::: EXTRACTED RECORDS
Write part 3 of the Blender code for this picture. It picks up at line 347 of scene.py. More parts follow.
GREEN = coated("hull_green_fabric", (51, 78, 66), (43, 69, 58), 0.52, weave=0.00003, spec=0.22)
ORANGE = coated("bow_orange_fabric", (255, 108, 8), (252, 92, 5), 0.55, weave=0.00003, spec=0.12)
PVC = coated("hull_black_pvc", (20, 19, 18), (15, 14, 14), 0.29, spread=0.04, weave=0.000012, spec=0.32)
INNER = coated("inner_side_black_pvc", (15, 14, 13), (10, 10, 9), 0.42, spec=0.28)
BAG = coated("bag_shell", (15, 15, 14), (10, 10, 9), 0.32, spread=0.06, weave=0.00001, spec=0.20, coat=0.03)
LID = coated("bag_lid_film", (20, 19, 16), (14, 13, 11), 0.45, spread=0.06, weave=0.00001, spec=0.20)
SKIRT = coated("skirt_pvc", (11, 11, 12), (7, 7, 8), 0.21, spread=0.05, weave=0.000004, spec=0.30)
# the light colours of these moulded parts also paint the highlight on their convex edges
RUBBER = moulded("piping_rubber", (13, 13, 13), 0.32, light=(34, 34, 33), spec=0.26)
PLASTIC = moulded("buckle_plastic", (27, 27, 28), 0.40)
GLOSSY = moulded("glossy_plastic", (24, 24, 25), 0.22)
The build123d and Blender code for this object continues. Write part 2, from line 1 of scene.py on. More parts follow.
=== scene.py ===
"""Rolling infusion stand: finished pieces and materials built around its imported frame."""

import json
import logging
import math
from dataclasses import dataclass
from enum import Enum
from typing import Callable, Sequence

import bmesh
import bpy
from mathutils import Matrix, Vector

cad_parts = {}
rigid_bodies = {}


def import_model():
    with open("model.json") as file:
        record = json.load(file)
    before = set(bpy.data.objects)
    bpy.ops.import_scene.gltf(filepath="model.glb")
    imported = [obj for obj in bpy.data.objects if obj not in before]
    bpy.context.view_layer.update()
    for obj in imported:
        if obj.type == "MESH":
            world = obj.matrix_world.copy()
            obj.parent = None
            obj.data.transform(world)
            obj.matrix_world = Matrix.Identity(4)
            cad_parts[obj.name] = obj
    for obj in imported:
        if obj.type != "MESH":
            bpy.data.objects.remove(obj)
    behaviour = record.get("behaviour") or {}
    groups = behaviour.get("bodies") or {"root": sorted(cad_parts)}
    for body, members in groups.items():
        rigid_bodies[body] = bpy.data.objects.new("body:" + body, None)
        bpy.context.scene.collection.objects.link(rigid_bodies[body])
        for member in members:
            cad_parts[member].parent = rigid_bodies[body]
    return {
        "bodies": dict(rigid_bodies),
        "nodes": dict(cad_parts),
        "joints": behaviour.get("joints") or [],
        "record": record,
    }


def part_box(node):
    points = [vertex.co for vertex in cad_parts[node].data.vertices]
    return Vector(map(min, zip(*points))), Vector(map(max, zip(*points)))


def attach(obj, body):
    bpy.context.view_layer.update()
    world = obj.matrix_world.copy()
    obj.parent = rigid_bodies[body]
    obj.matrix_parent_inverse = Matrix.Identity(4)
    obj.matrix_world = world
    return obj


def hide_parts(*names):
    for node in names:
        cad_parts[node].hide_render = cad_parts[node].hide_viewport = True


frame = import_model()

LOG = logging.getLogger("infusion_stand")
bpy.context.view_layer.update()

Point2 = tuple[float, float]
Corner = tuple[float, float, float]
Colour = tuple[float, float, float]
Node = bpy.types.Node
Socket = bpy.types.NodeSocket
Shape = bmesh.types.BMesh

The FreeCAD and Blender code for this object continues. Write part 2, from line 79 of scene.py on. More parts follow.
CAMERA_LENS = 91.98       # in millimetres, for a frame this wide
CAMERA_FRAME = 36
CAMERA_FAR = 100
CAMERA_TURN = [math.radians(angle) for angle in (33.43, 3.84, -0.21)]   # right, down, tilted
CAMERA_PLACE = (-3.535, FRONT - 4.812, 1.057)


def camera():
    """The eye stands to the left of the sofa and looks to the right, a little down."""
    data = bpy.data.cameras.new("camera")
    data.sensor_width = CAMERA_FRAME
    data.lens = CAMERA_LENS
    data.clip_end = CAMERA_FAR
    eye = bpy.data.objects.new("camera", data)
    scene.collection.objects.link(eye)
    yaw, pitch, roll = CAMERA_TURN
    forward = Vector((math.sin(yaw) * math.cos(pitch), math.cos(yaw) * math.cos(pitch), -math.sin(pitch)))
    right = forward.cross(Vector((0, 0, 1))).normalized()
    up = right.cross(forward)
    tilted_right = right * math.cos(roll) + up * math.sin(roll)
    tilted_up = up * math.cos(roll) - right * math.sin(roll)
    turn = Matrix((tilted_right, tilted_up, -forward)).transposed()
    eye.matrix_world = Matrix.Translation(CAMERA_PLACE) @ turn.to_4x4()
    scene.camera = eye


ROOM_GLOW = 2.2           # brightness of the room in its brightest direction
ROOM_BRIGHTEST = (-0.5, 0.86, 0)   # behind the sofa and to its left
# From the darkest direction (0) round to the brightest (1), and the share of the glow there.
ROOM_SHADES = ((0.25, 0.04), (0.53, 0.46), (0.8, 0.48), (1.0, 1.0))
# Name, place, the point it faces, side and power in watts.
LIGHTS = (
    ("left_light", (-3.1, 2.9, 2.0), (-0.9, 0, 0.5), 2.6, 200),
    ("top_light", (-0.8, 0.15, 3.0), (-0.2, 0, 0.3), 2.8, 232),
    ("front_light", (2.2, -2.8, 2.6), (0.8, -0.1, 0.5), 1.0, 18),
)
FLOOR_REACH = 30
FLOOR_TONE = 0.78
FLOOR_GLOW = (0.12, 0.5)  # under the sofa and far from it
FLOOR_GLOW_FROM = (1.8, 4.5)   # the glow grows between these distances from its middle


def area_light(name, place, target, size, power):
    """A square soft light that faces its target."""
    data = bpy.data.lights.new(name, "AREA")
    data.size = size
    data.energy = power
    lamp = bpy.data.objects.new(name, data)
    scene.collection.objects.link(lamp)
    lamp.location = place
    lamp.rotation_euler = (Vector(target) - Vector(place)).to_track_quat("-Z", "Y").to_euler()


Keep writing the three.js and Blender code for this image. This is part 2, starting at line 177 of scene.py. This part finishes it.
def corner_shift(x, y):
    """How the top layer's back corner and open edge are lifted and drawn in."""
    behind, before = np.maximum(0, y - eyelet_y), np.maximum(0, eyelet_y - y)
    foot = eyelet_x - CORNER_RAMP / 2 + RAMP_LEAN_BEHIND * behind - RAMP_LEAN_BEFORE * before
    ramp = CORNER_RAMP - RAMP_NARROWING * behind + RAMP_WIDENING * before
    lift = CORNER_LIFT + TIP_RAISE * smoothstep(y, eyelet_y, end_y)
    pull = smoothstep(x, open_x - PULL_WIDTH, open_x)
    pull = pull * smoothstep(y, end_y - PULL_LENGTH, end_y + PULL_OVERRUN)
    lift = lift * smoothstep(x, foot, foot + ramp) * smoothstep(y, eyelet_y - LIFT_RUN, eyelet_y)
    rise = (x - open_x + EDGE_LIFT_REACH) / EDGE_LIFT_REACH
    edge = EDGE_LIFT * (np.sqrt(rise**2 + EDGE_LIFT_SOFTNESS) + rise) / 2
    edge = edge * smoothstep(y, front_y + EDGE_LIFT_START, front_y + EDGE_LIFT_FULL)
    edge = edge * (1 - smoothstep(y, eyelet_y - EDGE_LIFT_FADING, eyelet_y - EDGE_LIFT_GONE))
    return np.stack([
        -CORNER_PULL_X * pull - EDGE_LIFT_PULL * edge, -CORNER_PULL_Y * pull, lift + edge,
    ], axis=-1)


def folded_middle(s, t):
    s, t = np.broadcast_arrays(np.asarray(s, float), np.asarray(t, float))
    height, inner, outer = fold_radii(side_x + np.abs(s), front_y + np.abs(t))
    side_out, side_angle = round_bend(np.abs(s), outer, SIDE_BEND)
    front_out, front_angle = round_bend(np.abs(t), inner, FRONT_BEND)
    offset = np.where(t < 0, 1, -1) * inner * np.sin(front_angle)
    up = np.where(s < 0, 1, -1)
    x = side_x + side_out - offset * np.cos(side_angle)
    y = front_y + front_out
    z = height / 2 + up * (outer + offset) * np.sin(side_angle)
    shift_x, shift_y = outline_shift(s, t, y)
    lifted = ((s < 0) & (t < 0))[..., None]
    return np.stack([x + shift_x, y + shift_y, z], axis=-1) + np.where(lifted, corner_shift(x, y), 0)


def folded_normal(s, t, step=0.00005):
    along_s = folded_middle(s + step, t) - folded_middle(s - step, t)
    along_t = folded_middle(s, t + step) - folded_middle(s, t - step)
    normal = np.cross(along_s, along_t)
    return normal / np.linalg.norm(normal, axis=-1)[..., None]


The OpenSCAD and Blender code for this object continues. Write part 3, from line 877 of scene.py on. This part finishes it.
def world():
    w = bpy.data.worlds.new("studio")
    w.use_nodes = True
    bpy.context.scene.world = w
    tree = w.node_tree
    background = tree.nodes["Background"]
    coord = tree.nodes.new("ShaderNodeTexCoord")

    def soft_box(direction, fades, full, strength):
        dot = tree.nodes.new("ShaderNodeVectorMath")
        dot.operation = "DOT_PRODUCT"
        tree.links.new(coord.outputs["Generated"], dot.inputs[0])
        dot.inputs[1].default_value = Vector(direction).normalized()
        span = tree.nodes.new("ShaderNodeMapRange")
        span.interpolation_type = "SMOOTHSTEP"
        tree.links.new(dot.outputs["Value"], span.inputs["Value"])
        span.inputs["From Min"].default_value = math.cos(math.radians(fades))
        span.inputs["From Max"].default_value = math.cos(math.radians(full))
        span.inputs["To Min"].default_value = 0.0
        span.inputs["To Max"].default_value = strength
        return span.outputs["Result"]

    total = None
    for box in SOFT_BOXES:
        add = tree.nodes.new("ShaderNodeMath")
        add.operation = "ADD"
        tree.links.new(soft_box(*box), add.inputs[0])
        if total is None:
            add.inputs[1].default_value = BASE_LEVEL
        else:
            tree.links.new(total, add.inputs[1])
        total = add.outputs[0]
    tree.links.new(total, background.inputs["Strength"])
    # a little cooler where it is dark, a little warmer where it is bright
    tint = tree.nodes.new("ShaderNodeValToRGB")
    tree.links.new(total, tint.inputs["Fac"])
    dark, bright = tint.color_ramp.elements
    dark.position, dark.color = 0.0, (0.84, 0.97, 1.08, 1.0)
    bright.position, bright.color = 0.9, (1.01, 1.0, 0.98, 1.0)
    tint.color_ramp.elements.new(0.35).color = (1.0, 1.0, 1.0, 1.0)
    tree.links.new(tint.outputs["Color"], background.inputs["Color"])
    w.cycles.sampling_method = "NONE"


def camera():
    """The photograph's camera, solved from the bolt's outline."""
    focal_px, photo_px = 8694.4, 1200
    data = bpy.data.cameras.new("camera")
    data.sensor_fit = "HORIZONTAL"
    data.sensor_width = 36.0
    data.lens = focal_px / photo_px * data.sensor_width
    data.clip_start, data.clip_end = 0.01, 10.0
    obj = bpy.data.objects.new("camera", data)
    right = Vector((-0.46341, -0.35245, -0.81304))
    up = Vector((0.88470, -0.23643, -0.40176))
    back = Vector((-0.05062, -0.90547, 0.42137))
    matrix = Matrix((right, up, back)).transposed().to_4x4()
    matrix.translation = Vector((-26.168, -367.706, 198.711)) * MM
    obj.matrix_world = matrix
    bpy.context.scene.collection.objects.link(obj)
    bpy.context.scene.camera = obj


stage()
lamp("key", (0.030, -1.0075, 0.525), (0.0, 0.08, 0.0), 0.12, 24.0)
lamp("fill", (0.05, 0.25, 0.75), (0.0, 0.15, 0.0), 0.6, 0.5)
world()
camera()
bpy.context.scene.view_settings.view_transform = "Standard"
::::::
*WHAT IS ASKED:*
Begin with the line containing "obj.matrix_world = world", end with the line containing "Shape = bmesh.types.BMesh", and repeat every line in that stretch exactly.

*CORRECT RESPONSE:*
    obj.matrix_world = world
    return obj


def hide_parts(*names):
    for node in names:
        cad_parts[node].hide_render = cad_parts[node].hide_viewport = True


frame = import_model()

LOG = logging.getLogger("infusion_stand")
bpy.context.view_layer.update()

Point2 = tuple[float, float]
Corner = tuple[float, float, float]
Colour = tuple[float, float, float]
Node = bpy.types.Node
Socket = bpy.types.NodeSocket
Shape = bmesh.types.BMesh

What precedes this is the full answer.